Notwithstanding TIA Section 316(c), such record date shall be the record date
specified in or pursuant to such Board Resolution, which shall be a date not
earlier than the date 30 days prior to the first solicitation of Holders
generally in connection therewith and not later than the date such solicitation
is completed. If such a record date is fixed, such request, demand,
authorization, direction, notice, consent, waiver or other Act may be given
before or after such record date, but only the Holders of record at the close of
business on such record date shall be deemed to be Holders for the purposes of
determining whether Holders of the requisite proportion of Outstanding
Securities have authorized or agreed or consented to such request, demand,
authorization, direction, notice, consent, waiver or other Act, and for that
purpose the Outstanding Securities shall be computed as of such record date;
provided that no such authorization, agreement or consent by the Holders on such
record date shall be deemed effective unless it shall become effective pursuant
to the provisions of this Indenture not later than eleven months after the
record date.

                  (f) Any request, demand, authorization, direction, notice,
consent, waiver or other Act of the Holder of any Security shall bind every
future Holder of the same Security and the Holder of every Security issued upon
the registration of transfer thereof or in exchange therefor or in lieu thereof
in respect of anything done, omitted or suffered to be done by the Trustee, any
Security Registrar, any Paying Agent, any Authenticating Agent or the Company in
reliance thereon, whether or not notation of such action is made upon such
Security.


                                       12
<PAGE>   19
         SECTION 105. Notices, etc., to Trustee and Company. Any request,
demand, authorization, direction, notice, consent, waiver or Act of Holders or
other document provided or permitted by this Indenture to be made upon, given or
furnished to, or filed with,

                           (1) the Trustee by any Holder or by the Company shall
         be sufficient for every purpose hereunder if made, given, furnished or
         filed in writing to or with the Trustee at its Corporate Trust Office,
         or

                           (2) the Company by the Trustee or by any Holder shall
         be sufficient for every purpose hereunder (unless otherwise herein
         expressly provided) if in writing and mailed, first class postage
         prepaid, to the Company addressed to it at the address of its principal
         office specified in the first paragraph of this Indenture or at any
         other address previously furnished in writing to the Trustee by the
         Company, Attention: Chief Financial Officer (with a copy to the
         Company's general counsel), or

                           (3) either the Trustee or the Company, by the other
         party, shall be sufficient for every purpose hereunder if given by
         facsimile transmission, receipt confirmed by telephone followed by an
         original copy delivered by guaranteed overnight courier; if to the
         Trustee at facsimile number (213) 362-7357; and if to the Company at
         facsimile number (415) 391-6259.

         SECTION 106. Notice to Holders: Waiver.

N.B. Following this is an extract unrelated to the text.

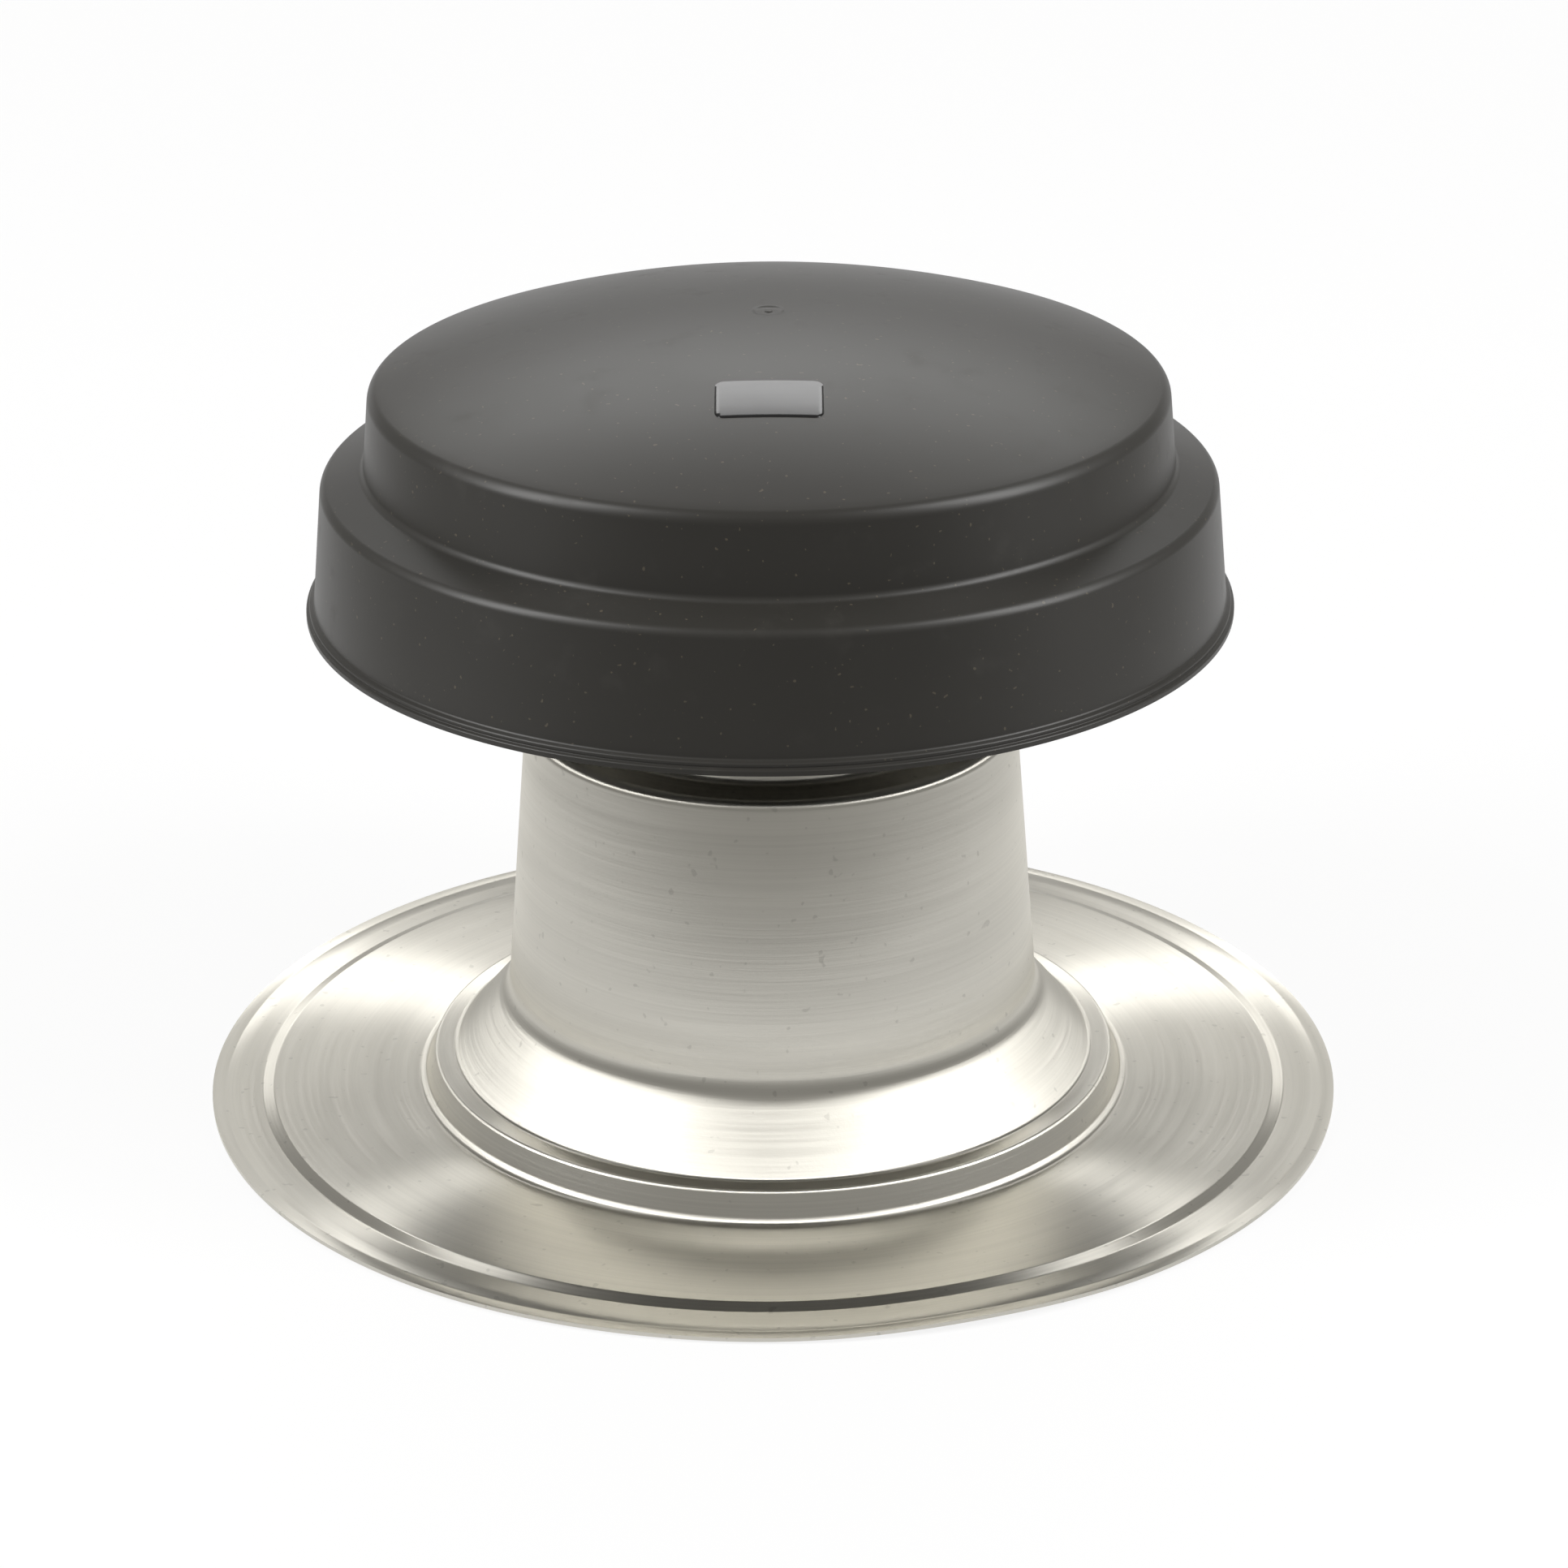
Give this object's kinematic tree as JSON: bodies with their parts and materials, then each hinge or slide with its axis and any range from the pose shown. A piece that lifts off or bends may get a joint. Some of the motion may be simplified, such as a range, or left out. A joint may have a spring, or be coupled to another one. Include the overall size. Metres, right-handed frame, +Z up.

Where this Indenture provides
for notice of any event to Holders of Registered Securities by the Company or
the Trustee, such notice shall be sufficiently given (unless otherwise herein
expressly provided) if in writing and mailed, first-class postage prepaid, to
each such Holder affected by such event, at his address as it appears in the
Security Register, not later than the latest date, if any, and not earlier than
the earliest date, if any, prescribed for the giving of such notice. In any case
where notice to Holders of Registered Securities is given by mail, neither the
failure to mail such notice, nor any defect in any notice so mailed, to any
particular Holder shall affect the sufficiency of such notice with respect to
other Holders of Registered Securities or the sufficiency of any notice to
Holders of Bearer Securities given as provided herein. Any notice mailed to a
Holder in the manner herein prescribed shall be conclusively deemed to have been
received by such Holder, whether or not such Holder actually receives such
notice.

         If by reason of the suspension of or irregularities in regular mail
service or by reason of any other cause it shall be impracticable to give such
notice by mail, then such notification to Holders of Registered Securities as
shall be made with the approval of the Trustee shall constitute a sufficient
notification to such Holders for every purpose hereunder.

         Except as otherwise expressly provided herein or otherwise specified
with respect to any Securities pursuant to Section 301, where this Indenture
provides for notice to Holders of Bearer Securities of any event, such notice
shall be sufficiently given if published in an Authorized Newspaper in The City
of New York and in such other city or cities as may be


                                       13
<PAGE>   20
specified in such Securities on a Business Day, such publication to be not later
than the latest date, if any, and not earlier than the earliest date, if any,
prescribed for the giving of such notice. Any such notice shall be deemed to
have been given on the date of such publication or, if published more than once,
on the date of the first such publication.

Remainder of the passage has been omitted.